We can also examine the sample loadings of each NAM PC to explicitly see which samples have high and low values of each NAM PC. Below we'll examine how this relates to the sample-level metadata in our toy dataset.
def sample_loading_plot_by_binary_pheno(pheno, case_label, ctrl_label): #assumes pheno is binary
pcs = d.uns['NAM_sampleXpc']
cases = pheno.astype(np.bool)
plt.scatter(pcs.loc[cases].PC1, pcs.loc[cases].PC2, s=40, alpha=0.8, label=case_label)
plt.scatter(pcs.loc[~cases].PC1, pcs.loc[~cases].PC2, s=40, alpha=0.8, label=ctrl_label)
plt.legend()
plt.xlabel('NAM PC1')
plt.ylabel('NAM PC2')
#plot sample loadings of NAM PC1 versus NAM PC2, colored by case/control status
sample_loading_plot_by_binary_pheno(d.samplem.case, 'case', 'ctrl')
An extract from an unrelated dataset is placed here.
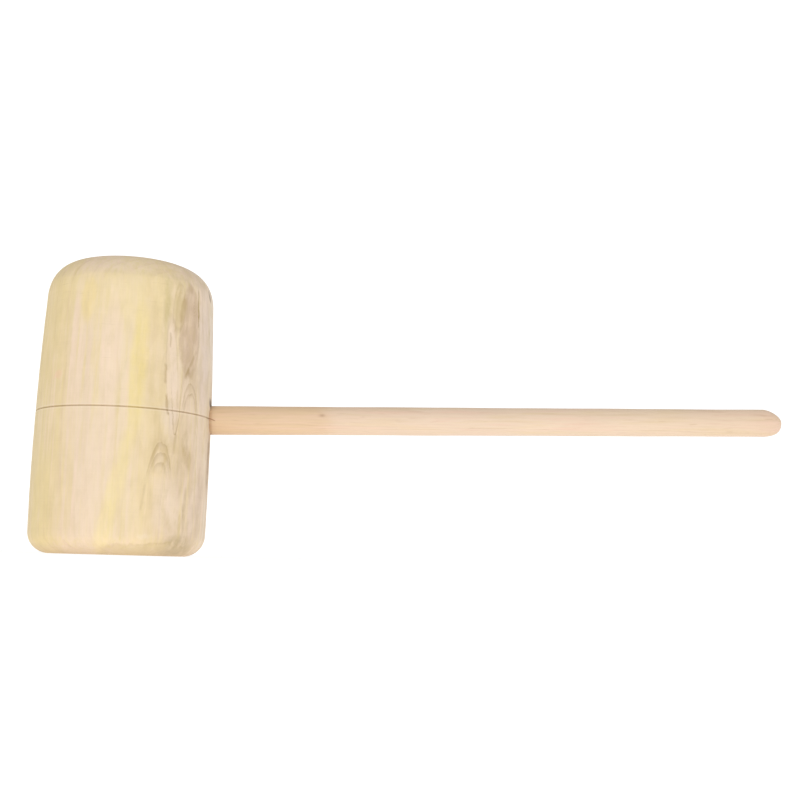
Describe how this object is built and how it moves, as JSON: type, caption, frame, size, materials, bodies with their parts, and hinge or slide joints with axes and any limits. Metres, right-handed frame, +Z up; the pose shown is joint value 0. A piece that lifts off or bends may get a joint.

plt.title('NAM PC1 vs NAM PC2, colored by case/control status')
plt.show()
#plot sample loadings of NAM PC1 versus NAM PC2, colored by male/female sex
sample_loading_plot_by_binary_pheno(d.samplem.male, 'male', 'female')
plt.title('NAM PC1 vs NAM PC2, colored by male/female sex')
plt.show()
You can see in these plots that NAM PC 1 roughly corresponds to case/control status and NAM PC1 roughly corresponds to sex.
Like ordinary PCs, each NAM PC also comes with a quantification of how much dataset-wide variance it explains. These are stored in the NAM_svs
field. Let's visualize them in the traditional way below.
# plot variance explained by each NAM PC
plt.plot(d.uns['NAM_svs']/d.uns['NAM_svs'].sum(), marker='o', linestyle='--')
plt.xlabel('NAM PC')
plt.ylabel('fraction of variance explained')
plt.show()
As this plot demonstrates, PC1 explains ~40% of the variance in the dataset, PC2 explains ~12%, and the rest really don't contribute much.